(Entries with model source code)
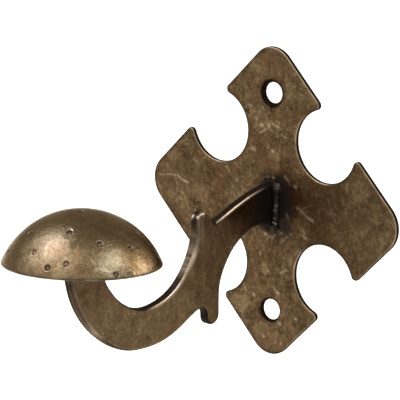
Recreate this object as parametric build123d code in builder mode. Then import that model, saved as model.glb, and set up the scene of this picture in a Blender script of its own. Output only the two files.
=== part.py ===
from build123d import *
import math
import os

# Coat hook: a cross-shaped sheet backplate, a profile-cut flat-bar arm with a thorn
# and a spur, and a pressed cap on the arm's free end. The arm is welded to the plate
# and the cap is welded onto the arm. Millimetres. Origin: centre of the plate's back
# face. -Y points out from the wall, +Z up, +X to the right when facing the wall.

# ---------------------------------------------------------------- driving dimensions
plate_t = 1.2            # sheet thickness of the backplate
plate_half_diag = 48.22  # sharp corner of the square plate, before its tips are rounded
plate_tip_r = 7.77       # rounding of the four tips
notch_r = 10.465         # radius of the four round notches
notch_d = 27.488         # distance of each notch centre from the plate centre
cusp_r = 1.4             # rounding where a notch meets a straight edge
plate_edge_r = 0.35      # rolled edge on the plate's front outline
screw_pitch = 63.6       # distance between the two screw holes
screw_r = 3.0            # screw hole radius
screw_sink_r = 3.9       # radius at the mouth of the hole's 90 degree countersink

arm_t = 2.8              # thickness of the flat bar
arm_edge_r = 0.3         # rounding of the bar's long edges

cap_sphere_r = 23.19     # outer radius of the pressed cap
cap_rim_drop = 8.50      # rim plane above the sphere's centre, along the cap's axis
cap_t = 1.2              # sheet thickness of the cap
cap_rim_r = 0.4          # rounding of the rim
cap_centre = (0.339, -78.552, -10.094)    # sphere centre
cap_axis = (-0.0399, 0.0660, 0.9970)      # the cap sits a few degrees off level
punch_r = 0.75           # radius of the round punch that left the marks
punch_depth = 0.2        # depth of a mark

weld_leg_plate = 1.9     # weld toe on the plate, measured from the bar
weld_leg_arm = 1.1       # weld toe on the bar, measured from the plate
cap_weld_leg = 1.7       # weld inside the cap

y_front = -plate_t       # front face of the plate
cap_inner_r = cap_sphere_r - cap_t

os.makedirs("parts", exist_ok=True)

# ---------------------------------------------------------------- backplate
# A square set on its corner, tips rounded, with a round notch bitten out of the
# middle of each side, stamped from flat sheet, with two countersunk screw holes.
q = notch_d / math.sqrt(2)
front_face = Plane(origin=(0, y_front, 0), x_dir=(1, 0, 0), z_dir=(0, -1, 0))

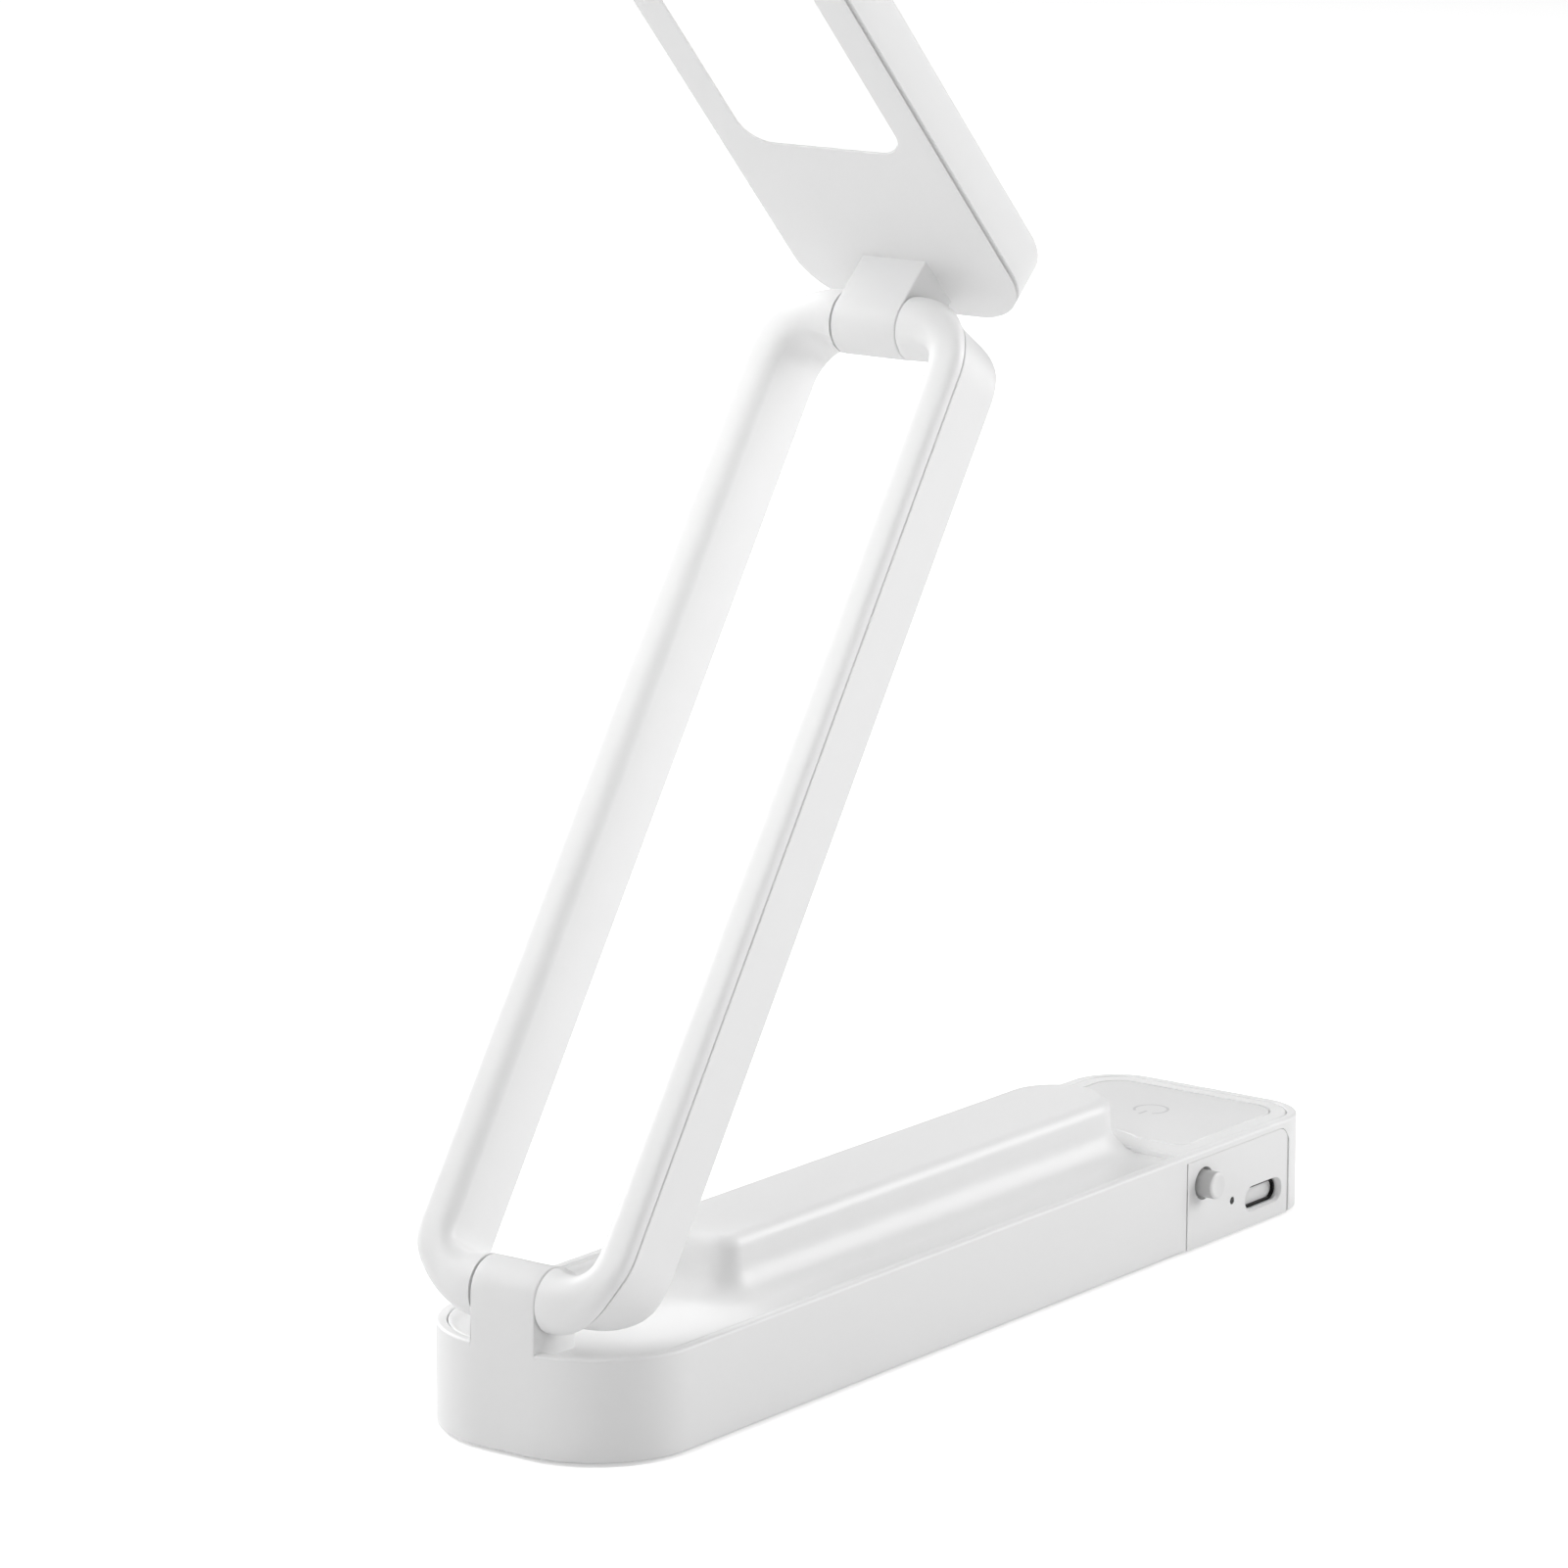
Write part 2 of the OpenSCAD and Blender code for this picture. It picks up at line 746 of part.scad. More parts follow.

What the task asks> Restate word for word only the lines running from the beginning of the data to the line holding "screw_sink_r = 3.9", both included.

Correct output>
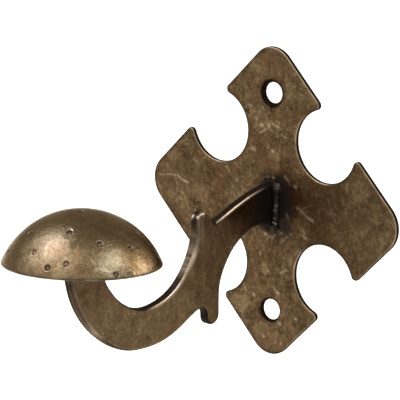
Recreate this object as parametric build123d code in builder mode. Then import that model, saved as model.glb, and set up the scene of this picture in a Blender script of its own. Output only the two files.
=== part.py ===
from build123d import *
import math
import os

# Coat hook: a cross-shaped sheet backplate, a profile-cut flat-bar arm with a thorn
# and a spur, and a pressed cap on the arm's free end. The arm is welded to the plate
# and the cap is welded onto the arm. Millimetres. Origin: centre of the plate's back
# face. -Y points out from the wall, +Z up, +X to the right when facing the wall.

# ---------------------------------------------------------------- driving dimensions
plate_t = 1.2            # sheet thickness of the backplate
plate_half_diag = 48.22  # sharp corner of the square plate, before its tips are rounded
plate_tip_r = 7.77       # rounding of the four tips
notch_r = 10.465         # radius of the four round notches
notch_d = 27.488         # distance of each notch centre from the plate centre
cusp_r = 1.4             # rounding where a notch meets a straight edge
plate_edge_r = 0.35      # rolled edge on the plate's front outline
screw_pitch = 63.6       # distance between the two screw holes
screw_r = 3.0            # screw hole radius
screw_sink_r = 3.9       # radius at the mouth of the hole's 90 degree countersink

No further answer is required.